In the fiscal 2018-19 budget bill, it has predicted 385 trillion rials ($8.75 billion) in revenues and more than 26 trillion rials ($590 million) in expenditures, bringing its final yields to a significant three-year low of close to 125 trillion rials ($2.84 billion) which is almost half of what it earned in the previous fiscal year.

Some experts believe that because the bonds constitute a relatively meager share of the Iranian financial markets, their volume is still a comfortable distance away from any dangerous threshold.

However, as MRC says, many believe that because of supervisory problems coupled with the structural issues of markets, high interest rates on the bonds, lack of transparency and lack of liquidity in government and state-owned companies' debts, the market cannot cope with this volume of bond issuance that will give rise to negative repercussions for the economy.

"Releasing this volume of financial bonds will decrease their value and increase their interest rates, which will cause bank interest and deposit rates to go up," the report warns.

It adds that in the budget bill, the bonds will only worsen the situation of businesses, especially small- and medium-sized enterprises, in light of reduced lending power of banks and high interest rates of about 18%.

According to MRC, the government will drive up the interest rate of bonds in an unhealthy competition with the private sector, which will further drive up bank interest rates. Furthermore, due to a crowding-out effect caused by the government's increased entry into the markets, the private sector will have less access to financial resources.

"This increase in the interest rates of bonds would undermine the current policies of the central bank in line with decreasing bank interest rates, leading to worse conditions for the debts and assets of banks in their balance sheets," it said.

That is not to mention the adverse effects the high-interest bonds will have on the capital market and the fact that the government will be forced to issue more bonds each year to compensate for its debts as was evident in the preceding budget bills.

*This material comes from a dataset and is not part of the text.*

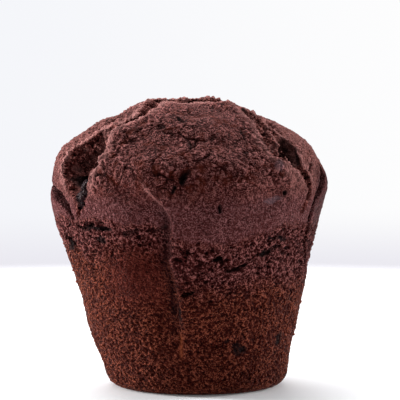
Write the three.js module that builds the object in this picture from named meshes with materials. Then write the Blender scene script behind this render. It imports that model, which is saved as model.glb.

Excluding the Monetary Regulator

In the next fiscal year's budget, the government has proposed that a committee consisting of the head of Plan and Budget Organization, the economy minister and the governor of the central bank manage the potential consequences of publishing the bonds and set their nominal interest rates, which move was undertaken by lawmakers in the previous annual budget, although with an additional member.

The government has removed the representative of the parliament–a member of Majlis Economic Commission–in its proposed committee.

The administration has also added two clauses, one of which expands the responsibility of the committee to include all bonds, namely rial and foreign exchange bonds, and the other decrees that all bonds issued to clear previous government debts are exempt from being reviewed in the committee.

Forming such a committee would mean "weakening and even worse, completely taking control of the monetary regulator [central bank]", warns the MRC, and stresses that the central bank is the entity in charge of setting the interest rates on bonds as per its natural mandate.